Posted: Fri Jul 29, 2011 5:35 am
by blackeagle603
During my yute-ful days with recurves and long bow we never paid any mind to all the variables in arrow selection discussed now: shaft material, grams, spine various fletching options. Of course we never had any concern with fletching interacting with hardware, rests and such on the bow. We just went to the Yardbirds store (long gone -- doomed by KMart and Walmart) and bought whatever arrows they had in the barrel in their sporting goods section.

So last winter I was given an old Browning compound circa 1990-95. Still haven't shot it but reckon I should get some arrows and see what it'll do. The lot's clear and level and I can get a backstop up any time now.

Using my fish scale it looks like it takes 52# to draw and then lets off to 28# to hold at full draw.

I did some google-fu reading on draw length and it's just right for me (29"). It's the whole business of arrow selection that made my eyes cross. I need to just settle my mind and dig in deeper but if there's a short course or tips on arrow selection from all ya'll it'd be appreciated.
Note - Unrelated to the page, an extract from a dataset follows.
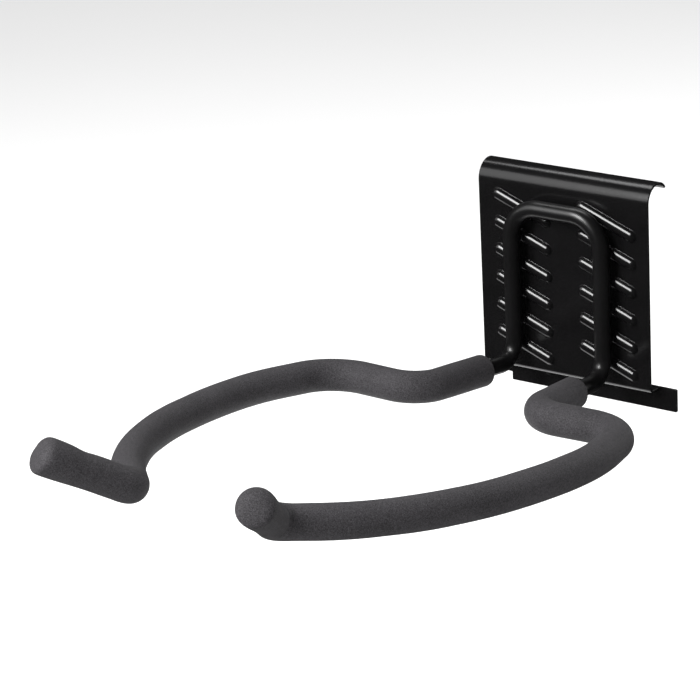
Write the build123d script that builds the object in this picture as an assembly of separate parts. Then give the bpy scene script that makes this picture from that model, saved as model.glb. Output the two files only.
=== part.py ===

Re: School me on selecting Arrows

Posted: Fri Jul 29, 2011 11:04 am
by Denis
Alas, I can't help you much. All I know about arrows is that the pointy end should face away from you... :oops:

Re: School me on selecting Arrows

Posted: Fri Jul 29, 2011 11:23 am
by Precision
A non-branded guide to general arrow selection process

http://www.huntingnet.com/staticpages/s ... aspx?id=15

How to pick within a brand
http://www.carbonexpressarrows.com/shaft-selector?

or

http://www.goldtip.com/arrowcontent.aspx?page=chart

hope that is helpful

Re: School me on selecting Arrows

Posted: Fri Jul 29, 2011 12:17 pm
by Fivetoes
Denis wrote:Alas, I can't help you much. All I know about arrows is that the pointy end should face away from you... :oops:
You say that like you learned a lesson the hard way.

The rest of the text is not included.